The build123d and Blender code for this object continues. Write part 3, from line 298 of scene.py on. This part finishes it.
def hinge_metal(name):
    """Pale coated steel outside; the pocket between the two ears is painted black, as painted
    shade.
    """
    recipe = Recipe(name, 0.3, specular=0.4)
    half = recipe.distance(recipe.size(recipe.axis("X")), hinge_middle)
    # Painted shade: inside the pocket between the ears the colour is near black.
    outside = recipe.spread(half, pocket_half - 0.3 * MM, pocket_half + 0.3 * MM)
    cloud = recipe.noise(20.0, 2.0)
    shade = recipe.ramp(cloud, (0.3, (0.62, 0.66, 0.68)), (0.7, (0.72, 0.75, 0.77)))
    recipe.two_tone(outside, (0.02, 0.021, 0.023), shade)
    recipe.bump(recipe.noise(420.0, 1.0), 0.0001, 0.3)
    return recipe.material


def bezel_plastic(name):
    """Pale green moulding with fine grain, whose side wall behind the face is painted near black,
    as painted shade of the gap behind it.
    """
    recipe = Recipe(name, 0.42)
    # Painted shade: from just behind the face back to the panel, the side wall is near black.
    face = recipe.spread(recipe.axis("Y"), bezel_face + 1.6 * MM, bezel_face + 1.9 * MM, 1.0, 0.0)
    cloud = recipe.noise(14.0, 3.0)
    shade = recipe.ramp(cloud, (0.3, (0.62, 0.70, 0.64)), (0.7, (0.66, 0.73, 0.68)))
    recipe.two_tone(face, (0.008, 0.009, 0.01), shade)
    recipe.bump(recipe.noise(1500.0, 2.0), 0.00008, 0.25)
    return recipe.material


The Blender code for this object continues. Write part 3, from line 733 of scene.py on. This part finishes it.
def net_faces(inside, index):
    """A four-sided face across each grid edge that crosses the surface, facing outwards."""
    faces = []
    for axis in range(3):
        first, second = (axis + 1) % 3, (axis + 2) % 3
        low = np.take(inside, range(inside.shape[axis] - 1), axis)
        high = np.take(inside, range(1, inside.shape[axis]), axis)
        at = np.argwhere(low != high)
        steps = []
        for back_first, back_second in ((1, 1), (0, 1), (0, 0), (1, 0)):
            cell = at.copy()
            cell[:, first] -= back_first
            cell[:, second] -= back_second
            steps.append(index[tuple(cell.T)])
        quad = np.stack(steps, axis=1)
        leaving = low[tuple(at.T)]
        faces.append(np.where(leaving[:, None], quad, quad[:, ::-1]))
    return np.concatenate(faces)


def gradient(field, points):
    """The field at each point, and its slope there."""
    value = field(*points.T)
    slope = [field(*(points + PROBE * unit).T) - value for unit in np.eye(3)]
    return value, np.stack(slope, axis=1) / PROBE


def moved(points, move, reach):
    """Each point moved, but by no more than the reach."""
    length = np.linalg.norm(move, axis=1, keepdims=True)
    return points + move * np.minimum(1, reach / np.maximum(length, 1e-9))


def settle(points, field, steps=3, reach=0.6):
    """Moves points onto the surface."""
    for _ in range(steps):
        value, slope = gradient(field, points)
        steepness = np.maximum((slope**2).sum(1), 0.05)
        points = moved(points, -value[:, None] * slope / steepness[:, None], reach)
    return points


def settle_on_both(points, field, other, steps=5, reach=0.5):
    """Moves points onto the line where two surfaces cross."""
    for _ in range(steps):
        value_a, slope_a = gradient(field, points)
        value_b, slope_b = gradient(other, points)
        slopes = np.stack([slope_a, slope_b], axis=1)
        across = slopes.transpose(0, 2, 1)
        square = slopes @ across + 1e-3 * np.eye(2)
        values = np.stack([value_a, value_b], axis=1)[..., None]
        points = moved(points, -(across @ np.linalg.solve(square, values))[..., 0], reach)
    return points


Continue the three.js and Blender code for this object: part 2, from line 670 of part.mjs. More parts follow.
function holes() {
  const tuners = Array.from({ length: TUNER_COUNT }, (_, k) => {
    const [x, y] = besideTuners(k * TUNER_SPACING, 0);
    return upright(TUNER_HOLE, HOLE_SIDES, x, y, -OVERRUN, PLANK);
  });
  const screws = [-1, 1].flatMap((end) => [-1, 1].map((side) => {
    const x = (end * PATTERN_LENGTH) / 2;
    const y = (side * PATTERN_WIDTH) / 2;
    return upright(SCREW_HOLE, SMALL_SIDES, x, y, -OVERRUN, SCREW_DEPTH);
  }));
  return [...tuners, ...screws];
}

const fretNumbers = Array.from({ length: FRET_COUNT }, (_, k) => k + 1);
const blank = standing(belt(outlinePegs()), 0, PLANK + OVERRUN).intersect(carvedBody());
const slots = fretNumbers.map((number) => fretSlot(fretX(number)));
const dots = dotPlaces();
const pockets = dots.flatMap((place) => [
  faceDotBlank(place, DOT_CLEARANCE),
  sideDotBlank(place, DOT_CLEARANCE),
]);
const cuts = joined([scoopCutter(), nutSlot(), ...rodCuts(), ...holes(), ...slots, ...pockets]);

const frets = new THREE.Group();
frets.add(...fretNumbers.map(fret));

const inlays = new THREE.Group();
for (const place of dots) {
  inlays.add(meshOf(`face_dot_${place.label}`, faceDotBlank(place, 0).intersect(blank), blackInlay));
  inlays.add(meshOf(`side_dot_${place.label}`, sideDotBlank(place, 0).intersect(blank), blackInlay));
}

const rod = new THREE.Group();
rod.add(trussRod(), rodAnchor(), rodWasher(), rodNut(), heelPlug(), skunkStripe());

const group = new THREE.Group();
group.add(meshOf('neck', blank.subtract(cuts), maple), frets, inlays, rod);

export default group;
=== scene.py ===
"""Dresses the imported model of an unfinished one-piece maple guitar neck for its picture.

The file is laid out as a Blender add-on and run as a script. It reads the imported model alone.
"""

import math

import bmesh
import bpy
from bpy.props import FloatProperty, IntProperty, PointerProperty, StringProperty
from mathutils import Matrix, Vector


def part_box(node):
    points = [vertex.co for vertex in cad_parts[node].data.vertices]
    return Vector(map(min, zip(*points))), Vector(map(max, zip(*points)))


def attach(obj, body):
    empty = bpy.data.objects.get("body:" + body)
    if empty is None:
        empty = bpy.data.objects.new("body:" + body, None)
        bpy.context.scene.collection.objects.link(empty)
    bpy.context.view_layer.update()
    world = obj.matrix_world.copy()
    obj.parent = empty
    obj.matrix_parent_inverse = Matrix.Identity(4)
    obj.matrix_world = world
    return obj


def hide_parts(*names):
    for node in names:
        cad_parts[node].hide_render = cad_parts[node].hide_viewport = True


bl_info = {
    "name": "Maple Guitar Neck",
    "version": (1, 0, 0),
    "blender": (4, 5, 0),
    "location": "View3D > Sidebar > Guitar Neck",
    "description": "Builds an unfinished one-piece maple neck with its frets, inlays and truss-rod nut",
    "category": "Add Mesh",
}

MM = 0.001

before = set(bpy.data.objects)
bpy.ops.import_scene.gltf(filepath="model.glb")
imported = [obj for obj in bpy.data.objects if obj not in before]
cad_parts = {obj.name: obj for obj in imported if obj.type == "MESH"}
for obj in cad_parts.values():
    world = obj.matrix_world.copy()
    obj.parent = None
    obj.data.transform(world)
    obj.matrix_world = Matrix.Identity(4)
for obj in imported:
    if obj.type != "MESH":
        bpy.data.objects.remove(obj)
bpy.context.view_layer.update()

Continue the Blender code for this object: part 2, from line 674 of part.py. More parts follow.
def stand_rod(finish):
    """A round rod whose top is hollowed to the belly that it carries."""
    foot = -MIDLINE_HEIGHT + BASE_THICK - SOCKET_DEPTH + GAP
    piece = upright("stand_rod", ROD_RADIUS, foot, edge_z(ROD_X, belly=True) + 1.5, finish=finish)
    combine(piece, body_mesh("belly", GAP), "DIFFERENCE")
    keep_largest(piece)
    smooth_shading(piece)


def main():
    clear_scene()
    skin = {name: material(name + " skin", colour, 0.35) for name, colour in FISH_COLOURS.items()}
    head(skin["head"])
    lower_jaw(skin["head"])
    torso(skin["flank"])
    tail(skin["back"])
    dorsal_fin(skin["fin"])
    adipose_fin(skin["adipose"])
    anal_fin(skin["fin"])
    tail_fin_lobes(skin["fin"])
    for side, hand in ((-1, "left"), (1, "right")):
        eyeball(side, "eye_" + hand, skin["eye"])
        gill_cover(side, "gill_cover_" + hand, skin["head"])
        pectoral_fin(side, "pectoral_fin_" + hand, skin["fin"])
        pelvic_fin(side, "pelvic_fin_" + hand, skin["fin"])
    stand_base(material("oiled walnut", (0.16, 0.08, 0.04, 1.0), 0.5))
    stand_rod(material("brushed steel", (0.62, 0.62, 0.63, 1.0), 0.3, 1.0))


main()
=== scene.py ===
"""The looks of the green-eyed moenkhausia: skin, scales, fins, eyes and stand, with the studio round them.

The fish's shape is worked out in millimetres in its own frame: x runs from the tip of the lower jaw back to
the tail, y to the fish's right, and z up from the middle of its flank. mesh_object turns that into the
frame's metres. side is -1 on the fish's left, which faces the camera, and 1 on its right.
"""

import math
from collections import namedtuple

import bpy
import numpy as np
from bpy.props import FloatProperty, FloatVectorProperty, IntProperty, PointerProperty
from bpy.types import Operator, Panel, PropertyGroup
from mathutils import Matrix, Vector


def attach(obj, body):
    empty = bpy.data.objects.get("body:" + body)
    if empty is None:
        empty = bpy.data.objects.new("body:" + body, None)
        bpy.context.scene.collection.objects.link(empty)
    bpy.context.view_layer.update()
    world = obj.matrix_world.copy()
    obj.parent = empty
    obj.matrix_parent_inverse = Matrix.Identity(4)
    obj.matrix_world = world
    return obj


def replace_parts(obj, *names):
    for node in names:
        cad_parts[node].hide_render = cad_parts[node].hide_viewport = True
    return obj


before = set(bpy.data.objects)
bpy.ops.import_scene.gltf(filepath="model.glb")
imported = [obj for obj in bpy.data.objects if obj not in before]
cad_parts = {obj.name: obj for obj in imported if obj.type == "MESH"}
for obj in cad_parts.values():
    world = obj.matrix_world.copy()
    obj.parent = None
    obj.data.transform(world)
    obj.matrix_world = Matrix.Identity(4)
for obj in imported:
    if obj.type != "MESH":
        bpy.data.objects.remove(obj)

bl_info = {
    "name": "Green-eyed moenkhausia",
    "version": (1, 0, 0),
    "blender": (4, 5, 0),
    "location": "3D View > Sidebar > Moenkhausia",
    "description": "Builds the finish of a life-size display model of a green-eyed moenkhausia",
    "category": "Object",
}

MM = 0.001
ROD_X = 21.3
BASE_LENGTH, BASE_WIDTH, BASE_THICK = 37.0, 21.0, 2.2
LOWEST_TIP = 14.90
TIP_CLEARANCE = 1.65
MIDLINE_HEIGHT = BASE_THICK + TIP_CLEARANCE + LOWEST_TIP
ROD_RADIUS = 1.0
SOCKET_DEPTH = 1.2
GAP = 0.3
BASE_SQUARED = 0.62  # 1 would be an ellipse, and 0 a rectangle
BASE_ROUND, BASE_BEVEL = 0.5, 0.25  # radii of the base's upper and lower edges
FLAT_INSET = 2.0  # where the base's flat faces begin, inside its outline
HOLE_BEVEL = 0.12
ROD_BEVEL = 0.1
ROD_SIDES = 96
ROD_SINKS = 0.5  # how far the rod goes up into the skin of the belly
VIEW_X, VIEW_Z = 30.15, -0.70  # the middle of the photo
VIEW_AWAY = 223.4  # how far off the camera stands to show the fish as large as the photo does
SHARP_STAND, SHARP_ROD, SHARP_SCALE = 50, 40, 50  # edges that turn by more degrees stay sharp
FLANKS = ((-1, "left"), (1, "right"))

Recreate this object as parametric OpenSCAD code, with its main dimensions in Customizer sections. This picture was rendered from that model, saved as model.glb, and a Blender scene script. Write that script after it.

--------------------------------

◆ **To do**
Each line in the entries above that includes the string "values" should be extracted.

◆ **Finished task**
        values = np.stack([value_a, value_b], axis=1)[..., None]
        points = moved(points, -(across @ np.linalg.solve(square, values))[..., 0], reach)
for obj in cad_parts.values():
for obj in cad_parts.values():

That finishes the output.